▶ TASK DATA:

* * * * * * *

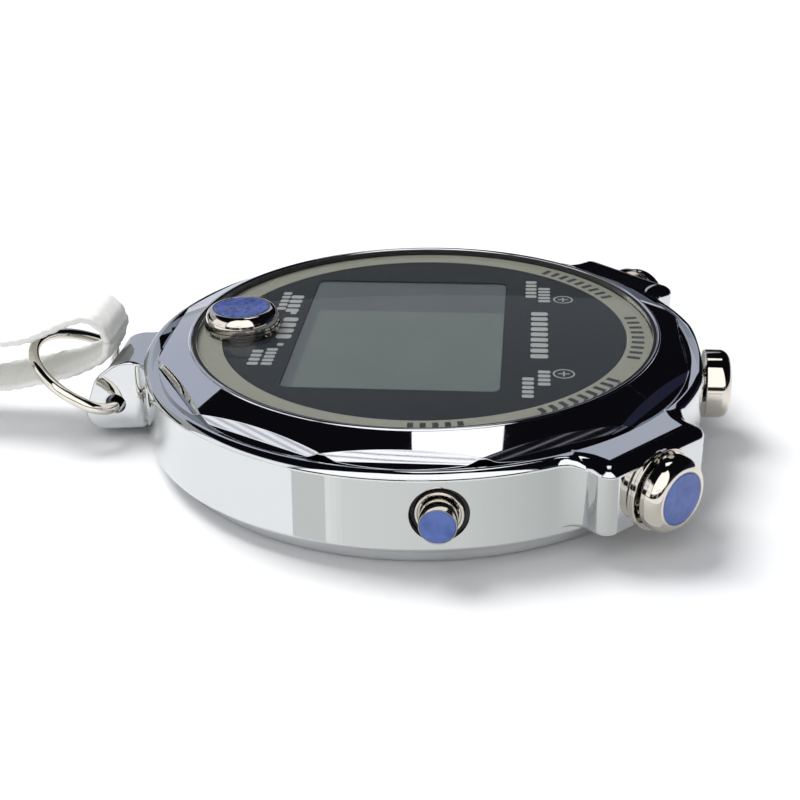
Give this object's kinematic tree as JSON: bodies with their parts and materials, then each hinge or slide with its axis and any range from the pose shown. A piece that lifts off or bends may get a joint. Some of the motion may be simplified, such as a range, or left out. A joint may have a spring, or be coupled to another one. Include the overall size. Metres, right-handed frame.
{
  "type": "digital stopwatch",
  "caption": "Handheld digital stopwatch in a round chrome case, with blue-capped push buttons, a wire ring and a flat woven neck lanyard.",
  "frame": {"origin": "centre of the back cover's flat face, on the case's axis", "axes": "+Z out of the display, +Y towards the twelve o'clock button, +X towards the three o'clock button"},
  "size_m": [0.0645, 0.224, 0.0148],
  "materials": {
    "case_chrome": "mirror polished",
    "clear_lens": "clear, polished",
    "black_rubber": "matt",
    "dial_print": "printed, matt",
    "chapter_print": "printed, matt",
    "lcd_glass": "dark grey-green",
    "diffuser": "frosted",
    "zebra_rubber": "banded, matt",
    "frame_plastic": "moulded",
    "board_laminate": "green solder mask",
    "switch_metal": "stamped",
    "chip_resin": "cast resin",
    "screw_steel": "bright",
    "cell_steel": "satin",
    "contact_nickel": "bright",
    "insulator_film": "film",
    "sounder_brass": "bright",
    "ring_nickel": "nickel plated, polished",
    "button_nickel": "nickel plated, polished",
    "blue_cap": "blue, slightly mottled",
    "spring_steel": "bright",
    "strap_weave": "flat woven, off-white",
    "tie_wire": "coated wire"
  },
  "bodies": {
    "case": {"case": "case_chrome", "bezel": "case_chrome", "lens": "clear_lens", "lens_gasket": "black_rubber", "dial": "dial_print", "chapter_ring": "chapter_print", "lcd_cell": "lcd_glass", "lcd_backlight": "diffuser", "zebra_strips": "zebra_rubber", "module_frame": "frame_plastic", "circuit_board": "board_laminate", "tact_switches": "switch_metal", "chip_and_crystal": "chip_resin", "module_screws": "screw_steel", "battery": "cell_steel", "battery_clip": "contact_nickel", "battery_insulator": "insulator_film", "sounder_disc": "sounder_brass", "sounder_spring": "contact_nickel", "back_gasket": "black_rubber", "back_cover": "case_chrome", "back_screws": "screw_steel", "start_stop_sleeve": "button_nickel", "start_stop_spring": "spring_steel", "lap_reset_sleeve": "button_nickel", "lap_reset_spring": "spring_steel", "recall_sleeve": "button_nickel", "recall_spring": "spring_steel", "light_sleeve": "button_nickel", "light_spring": "spring_steel", "mode_sleeve": "button_nickel", "mode_spring": "spring_steel", "lanyard_strap": "strap_weave", "lanyard_hank": "strap_weave", "lanyard_tie": "tie_wire"},
    "start_stop": {"start_stop_button": "button_nickel", "start_stop_cap": "blue_cap", "start_stop_seal": "black_rubber", "start_stop_clip": "spring_steel"},
    "lap_reset": {"lap_reset_button": "button_nickel", "lap_reset_cap": "blue_cap", "lap_reset_seal": "black_rubber", "lap_reset_clip": "spring_steel"},
    "recall": {"recall_button": "button_nickel", "recall_seal": "black_rubber", "recall_clip": "spring_steel"},
    "light": {"light_button": "button_nickel", "light_cap": "blue_cap", "light_seal": "black_rubber", "light_clip": "spring_steel"},
    "mode": {"mode_button": "button_nickel", "mode_cap": "blue_cap", "mode_seal": "black_rubber", "mode_clip": "spring_steel"},
    "ring": {"split_ring": "ring_nickel"}
  },
  "joints": [
    {"name": "start_stop_push", "type": "slide", "parent": "case", "child": "start_stop", "axis": [-0.7071, -0.7071, 0], "range_m": [0, 0.0006], "stiffness_N_per_m": 400, "springref_m": -0.0006, "deforming": ["start_stop_spring"]},
    {"name": "lap_reset_push", "type": "slide", "parent": "case", "child": "lap_reset", "axis": [0.7071, -0.7071, 0], "range_m": [0, 0.0006], "stiffness_N_per_m": 400, "springref_m": -0.0006, "deforming": ["lap_reset_spring"]},
    {"name": "recall_push", "type": "slide", "parent": "case", "child": "recall", "axis": [0, -1, 0], "range_m": [0, 0.0006], "stiffness_N_per_m": 400, "springref_m": -0.0006, "deforming": ["recall_spring"]},
    {"name": "light_push", "type": "slide", "parent": "case", "child": "light", "axis": [-1, 0, 0], "range_m": [0, 0.0006], "stiffness_N_per_m": 400, "springref_m": -0.0006, "deforming": ["light_spring"]},
    {"name": "mode_push", "type": "slide", "parent": "case", "child": "mode", "axis": [0, 0, -1], "range_m": [0, 0.0006], "stiffness_N_per_m": 400, "springref_m": -0.0006, "deforming": ["mode_spring"]},
    {"name": "ring_swing", "type": "hinge", "parent": "case", "child": "ring", "pos_m": [0, -0.0348, 0.0042], "axis": [1, 0, 0], "range_deg": [-20, 25], "deforming": ["lanyard_strap"]}
  ]
}
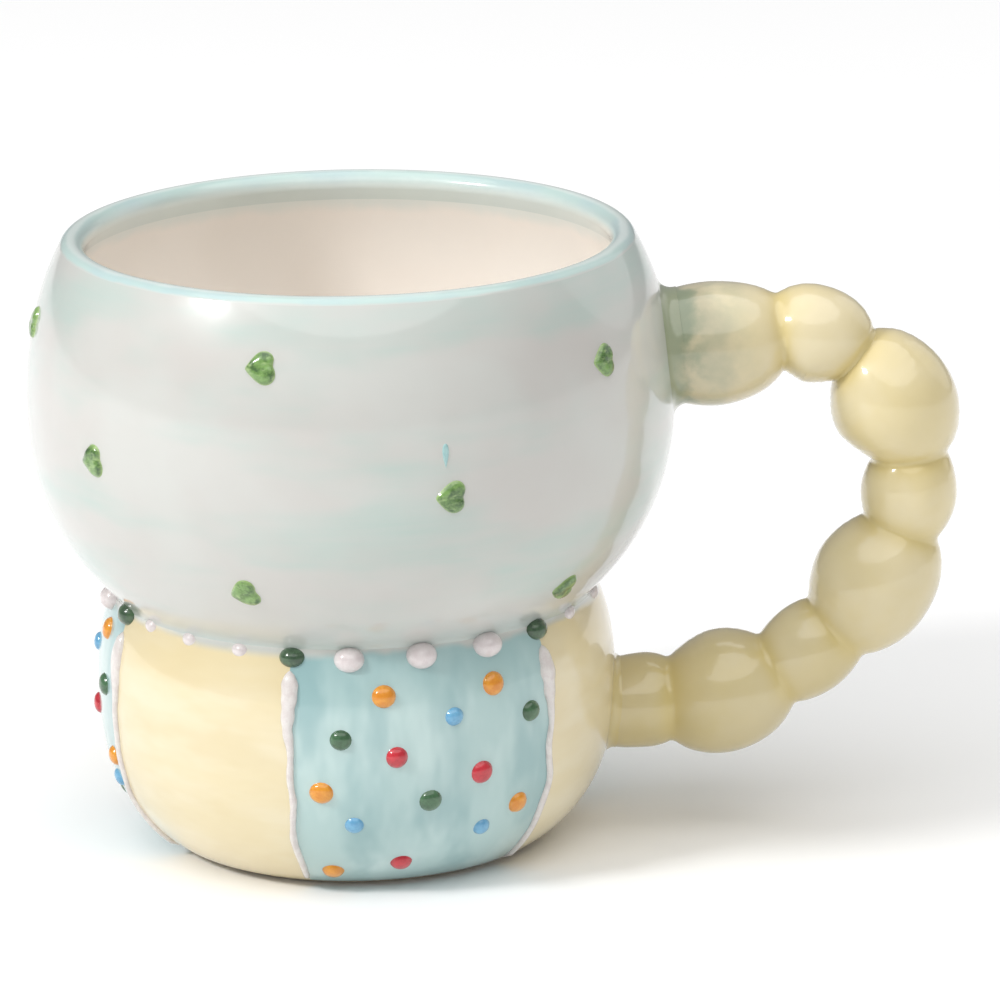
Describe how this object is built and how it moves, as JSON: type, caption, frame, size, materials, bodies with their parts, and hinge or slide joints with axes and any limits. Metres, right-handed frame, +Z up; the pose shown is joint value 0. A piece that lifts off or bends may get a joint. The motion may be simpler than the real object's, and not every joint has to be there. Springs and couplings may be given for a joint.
{
  "type": "two-tier mug",
  "caption": "Ceramic drinking mug with a round bowl on a smaller painted base, raised slip dots, pearls and hearts, and a loop handle of fused bubbles.",
  "frame": {"origin": "centre of the foot ring's resting plane, on the mug's axis", "axes": "+Z up along the mug's axis, +X from the axis towards the handle, -Y is the side with the aqua front panel"},
  "size_m": [0.1437, 0.1, 0.0961],
  "materials": {
    "bare_clay": "smooth bare fired clay, matt, seen only on the foot",
    "handle_glaze": "pale butter yellow gloss glaze, pooled darker in the creases",
    "joint_glaze": "gloss glaze where aqua and yellow run together",
    "cream_liner": "warm cream gloss glaze",
    "aqua_lip": "brushed aqua gloss band, thin at its edges",
    "celadon_white": "off-white gloss glaze with watery pale green brush washes",
    "yellow_panel": "pale yellow gloss, faint brush variation",
    "aqua_panel": "aqua gloss wash with brush streaks",
    "white_slip": "raised white slip under gloss glaze",
    "green_slip": "raised dark green slip under gloss glaze",
    "orange_slip": "raised orange slip under gloss glaze",
    "blue_slip": "raised sky blue slip under gloss glaze",
    "red_slip": "raised red slip under gloss glaze",
    "heart_green": "raised mottled leaf green slip under gloss glaze",
    "grey_drop": "thin grey-blue drop of colour under gloss glaze"
  },
  "bodies": {
    "root": {"vessel": "bare_clay", "handle": "handle_glaze", "upper_luting": "joint_glaze", "lower_luting": "handle_glaze", "liner_glaze": "cream_liner", "lip_band": "aqua_lip", "bowl_glaze": "celadon_white", "front_yellow_panel": "yellow_panel", "handle_yellow_panel": "yellow_panel", "rear_yellow_panel": "yellow_panel", "front_aqua_panel": "aqua_panel", "rear_aqua_panel": "aqua_panel", "left_aqua_panel": "aqua_panel", "seam_1": "white_slip", "seam_2": "white_slip", "seam_3": "white_slip", "seam_4": "white_slip", "seam_5": "white_slip", "seam_6": "white_slip", "white_pearls": "white_slip", "green_pearls": "green_slip", "front_orange_dots": "orange_slip", "front_blue_dots": "blue_slip", "front_green_dots": "green_slip", "front_red_dots": "red_slip", "rear_orange_dots": "orange_slip", "rear_blue_dots": "blue_slip", "rear_green_dots": "green_slip", "rear_red_dots": "red_slip", "left_orange_dots": "orange_slip", "left_blue_dots": "blue_slip", "left_green_dots": "green_slip", "left_red_dots": "red_slip", "heart_01": "heart_green", "heart_02": "heart_green", "heart_03": "heart_green", "heart_04": "heart_green", "heart_05": "heart_green", "heart_06": "heart_green", "heart_07": "heart_green", "heart_08": "heart_green", "heart_09": "heart_green", "heart_10": "heart_green", "heart_11": "heart_green", "heart_12": "heart_green", "heart_13": "heart_green", "heart_14": "heart_green", "heart_15": "heart_green", "glaze_drop": "grey_drop"}
  },
  "joints": []
}
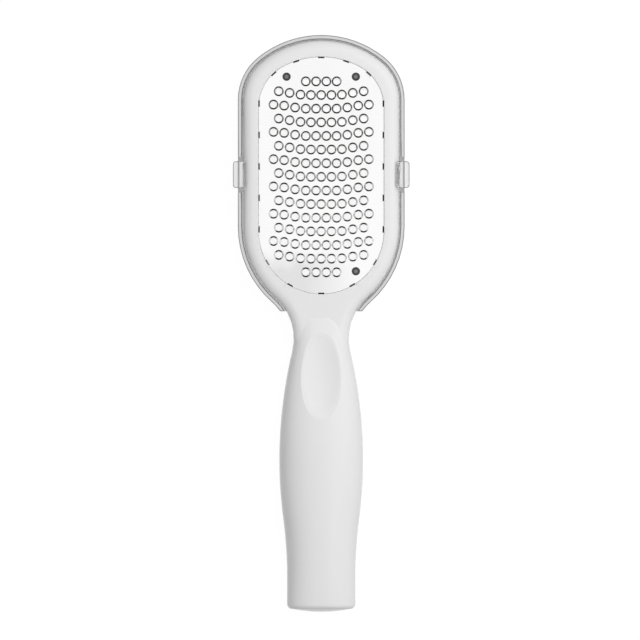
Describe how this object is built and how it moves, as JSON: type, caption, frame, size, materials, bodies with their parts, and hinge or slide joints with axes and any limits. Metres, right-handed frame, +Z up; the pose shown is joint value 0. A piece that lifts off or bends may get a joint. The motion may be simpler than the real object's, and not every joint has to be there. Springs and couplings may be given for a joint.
{
  "type": "foot rasp",
  "caption": "Hand foot rasp: racket-shaped white head with a steel plate of raised cutting rings, rounded hollow grip with a thumb dimple, and a clear filings catcher clipped on behind.",
  "frame": {"origin": "centre of the bounding box's bottom, on the surface that the rasp lies on", "axes": "+Y along the length towards the tip of the head, +Z up through the rasp face, +X to the right seen from the front"},
  "size_m": [0.0612, 0.2, 0.022],
  "materials": {
    "white_plastic": "gloss white moulded ABS",
    "plate_steel": "bright stamped stainless sheet",
    "rivet_steel": "dark domed steel",
    "clear_plastic": "clear moulded plastic"
  },
  "bodies": {
    "root": {"handle_front": "white_plastic", "handle_back": "white_plastic", "rasp_plate": "plate_steel", "rivet_left": "rivet_steel", "rivet_right": "rivet_steel", "rivet_lower": "rivet_steel", "catcher": "clear_plastic"}
  },
  "joints": []
}
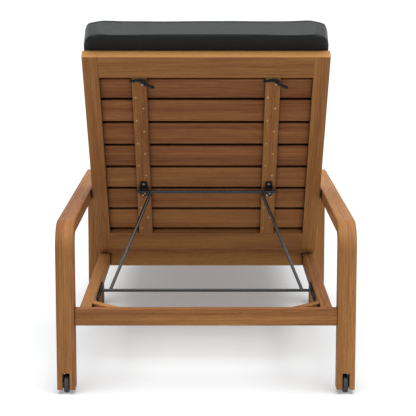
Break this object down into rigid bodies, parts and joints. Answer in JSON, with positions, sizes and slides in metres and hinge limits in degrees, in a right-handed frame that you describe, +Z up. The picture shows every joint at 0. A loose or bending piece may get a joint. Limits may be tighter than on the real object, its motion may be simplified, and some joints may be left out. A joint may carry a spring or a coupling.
{
  "type": "reclining sun lounger",
  "caption": "Wooden sun lounger with looped arms, rear wheels, a cushioned slatted seat and a hinged slatted back held up by a steel prop standing in notched racks.",
  "frame": {"origin": "on the floor under the middle of the lounger's box", "axes": "+X across, +Y along the bed towards the foot end, +Z up"},
  "size_m": [0.75, 2, 0.9302],
  "materials": {
    "teak": "oiled, planed teak with eased edges",
    "teak_slats": "oiled, planed teak, a shade darker",
    "black_steel": "black powder coat, satin",
    "prop_steel": "dark grey powder coat, satin",
    "plated_steel": "zinc plated",
    "wheel_nylon": "moulded, matte",
    "cushion_canvas": "charcoal woven outdoor canvas",
    "tie_tape": "black woven tape"
  },
  "bodies": {
    "frame": {"rear_leg_left": "teak", "rear_leg_right": "teak", "rear_corner_left": "teak", "rear_corner_right": "teak", "armrest_left": "teak", "armrest_right": "teak", "front_corner_left": "teak", "front_corner_right": "teak", "front_arm_leg_left": "teak", "front_arm_leg_right": "teak", "side_rail_left": "teak", "side_rail_right": "teak", "rail_spacer_left": "teak", "rail_spacer_right": "teak", "rear_crossbeam": "teak", "hinge_crossbeam": "teak", "middle_crossbeam": "teak", "foot_crossbeam": "teak", "rear_brace_left": "teak", "rear_brace_right": "teak", "foot_brace_left": "teak", "foot_brace_right": "teak", "foot_leg_left": "teak", "foot_leg_right": "teak", "rack_left": "black_steel", "rack_right": "black_steel", "wheel_axle_left": "plated_steel", "wheel_axle_right": "plated_steel", "seat_stile_left": "teak", "seat_stile_right": "teak", "seat_head_rail": "teak", "seat_foot_rail": "teak", "seat_slats": "teak_slats", "seat_hinge_leaf_left": "plated_steel", "seat_hinge_leaf_right": "plated_steel", "seat_cushion": "cushion_canvas"},
    "back": {"back_stile_left": "teak", "back_stile_right": "teak", "back_top_rail": "teak", "back_bottom_rail": "teak", "back_slat_1": "teak_slats", "back_slat_2": "teak_slats", "back_slat_3": "teak_slats", "back_slat_4": "teak_slats", "back_slat_5": "teak_slats", "back_slat_6": "teak_slats", "back_slat_7": "teak_slats", "back_batten_left": "teak", "back_batten_right": "teak", "rod_bracket_left": "black_steel", "rod_bracket_right": "black_steel", "back_hinge_leaf_left": "plated_steel", "back_hinge_leaf_right": "plated_steel", "back_cushion": "cushion_canvas", "cushion_tie_left": "tie_tape", "cushion_tie_right": "tie_tape"},
    "prop": {"prop_frame": "prop_steel"},
    "wheel_left": {"wheel_left": "wheel_nylon"},
    "wheel_right": {"wheel_right": "wheel_nylon"}
  },
  "joints": [
    {"name": "back_recline", "type": "hinge", "parent": "frame", "child": "back", "pos_m": [0, -0.2665, 0.248], "axis": [-1, 0, 0], "range_deg": [-52.3, 7]},
    {"name": "prop_swing", "type": "hinge", "parent": "back", "child": "prop", "pos_m": [0, -0.46298, 0.43599], "axis": [-1, 0, 0], "range_deg": [-13.8, 102.4]},
    {"name": "wheel_left_spin", "type": "hinge", "parent": "frame", "child": "wheel_left", "pos_m": [-0.352, -0.975, 0.024], "axis": [1, 0, 0], "continuous": true},
    {"name": "wheel_right_spin", "type": "hinge", "parent": "frame", "child": "wheel_right", "pos_m": [0.352, -0.975, 0.024], "axis": [1, 0, 0], "continuous": true}
  ],
  "couplings": [
    {"joint": "prop_swing", "follows": "back_recline", "ratio": -1.955}
  ]
}
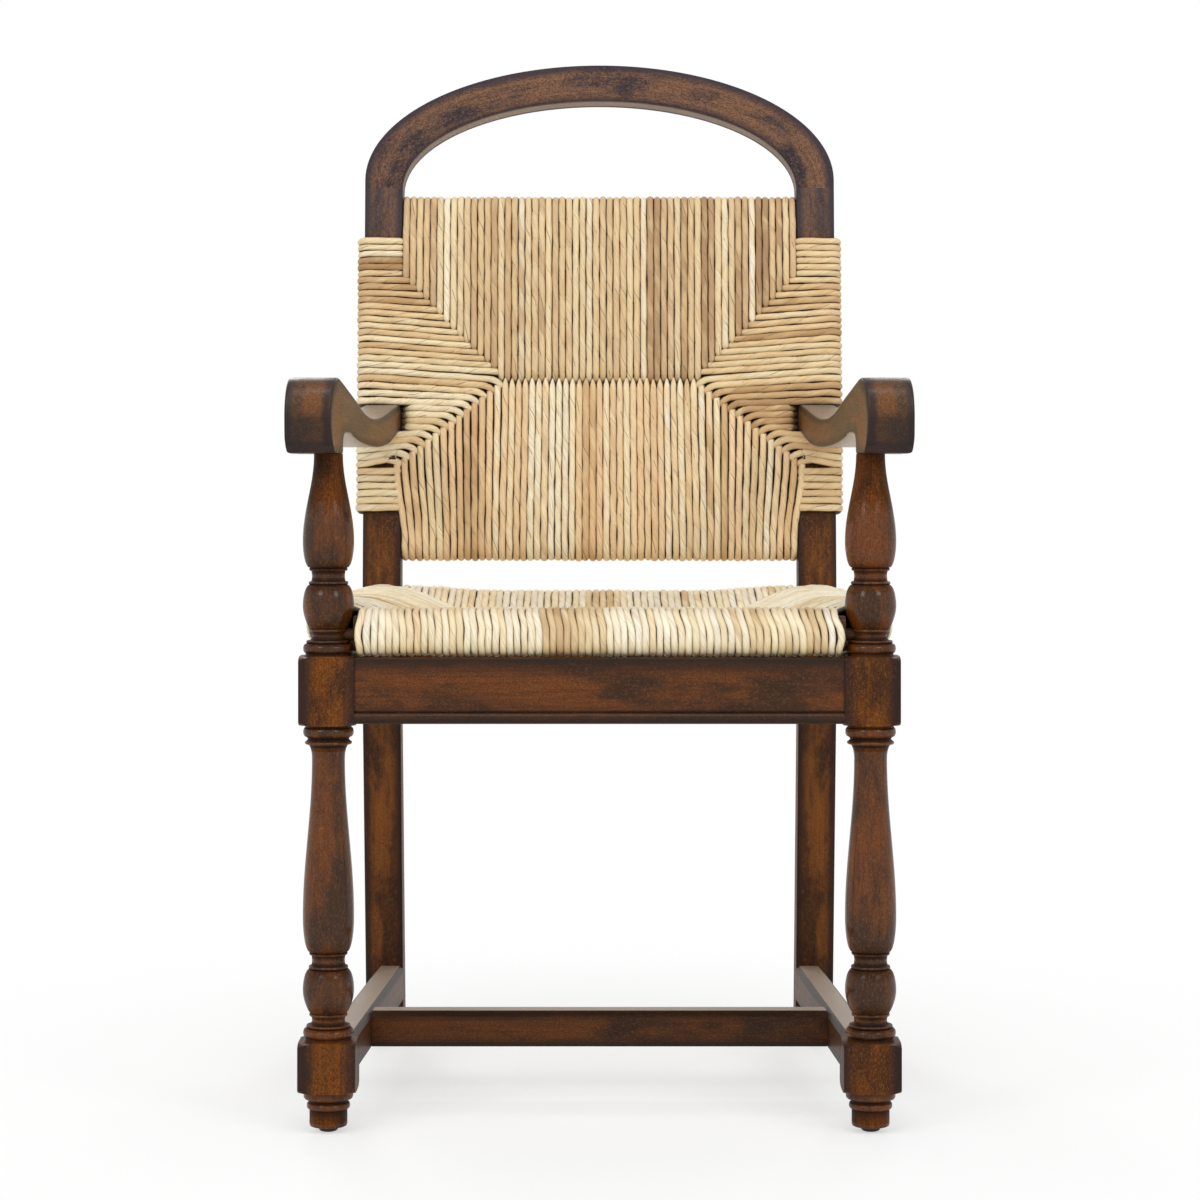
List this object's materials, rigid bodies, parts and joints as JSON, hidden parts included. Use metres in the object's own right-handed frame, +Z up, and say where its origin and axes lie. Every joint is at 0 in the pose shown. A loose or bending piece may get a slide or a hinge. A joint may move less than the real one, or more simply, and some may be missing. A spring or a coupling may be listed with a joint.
{
  "type": "rush-seated armchair",
  "caption": "Wooden armchair with turned front legs, scroll arms, an arched crest over a woven rush back, a woven rush seat and low stretchers.",
  "frame": {"origin": "on the floor, in the middle of the chair's width and depth", "axes": "+Z up, +X to the sitter's left across the chair, the chair faces -Y"},
  "size_m": [0.5908, 0.5534, 1.072],
  "materials": {
    "leg": "satin dark walnut stain, worn",
    "post": "satin dark walnut stain",
    "crest": "satin dark walnut stain, greyed",
    "arm": "satin dark walnut stain, worn",
    "apron": "satin dark walnut stain",
    "stretcher": "satin dark walnut stain, worn top",
    "rail": "bare sawn wood",
    "dowel": "bare turned wood",
    "seat_rush": "twisted natural rush",
    "back_rush": "twisted natural rush",
    "stuffing": "packed straw",
    "glide": "dark domed steel"
  },
  "bodies": {
    "root": {"front_leg_left": "leg", "front_leg_right": "leg", "back_post_left": "post", "back_post_right": "post", "crest_arch": "crest", "crest_dowels": "dowel", "arm_left": "arm", "arm_right": "arm", "back_top_rail": "rail", "back_bottom_rail": "rail", "front_apron": "apron", "rear_apron": "apron", "side_apron_left": "apron", "side_apron_right": "apron", "seat_rail_front": "rail", "seat_rail_rear": "rail", "seat_rail_left": "rail", "seat_rail_right": "rail", "side_stretcher_left": "stretcher", "side_stretcher_right": "stretcher", "cross_stretcher": "stretcher", "rush_seat": "seat_rush", "seat_stuffing": "stuffing", "rush_back": "back_rush", "glide_front_left": "glide", "glide_front_right": "glide", "glide_rear_left": "glide", "glide_rear_right": "glide"}
  },
  "joints": []
}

* * * * * * *

Go through the records and copy each line with "where" in it.

▶ OUTPUT FOR THIS TASK:
    "joint_glaze": "gloss glaze where aqua and yellow run together",
List this object's materials, rigid bodies, parts and joints as JSON, hidden parts included. Use metres in the object's own right-handed frame, +Z up, and say where its origin and axes lie. Every joint is at 0 in the pose shown. A loose or bending piece may get a slide or a hinge. A joint may move less than the real one, or more simply, and some may be missing. A spring or a coupling may be listed with a joint.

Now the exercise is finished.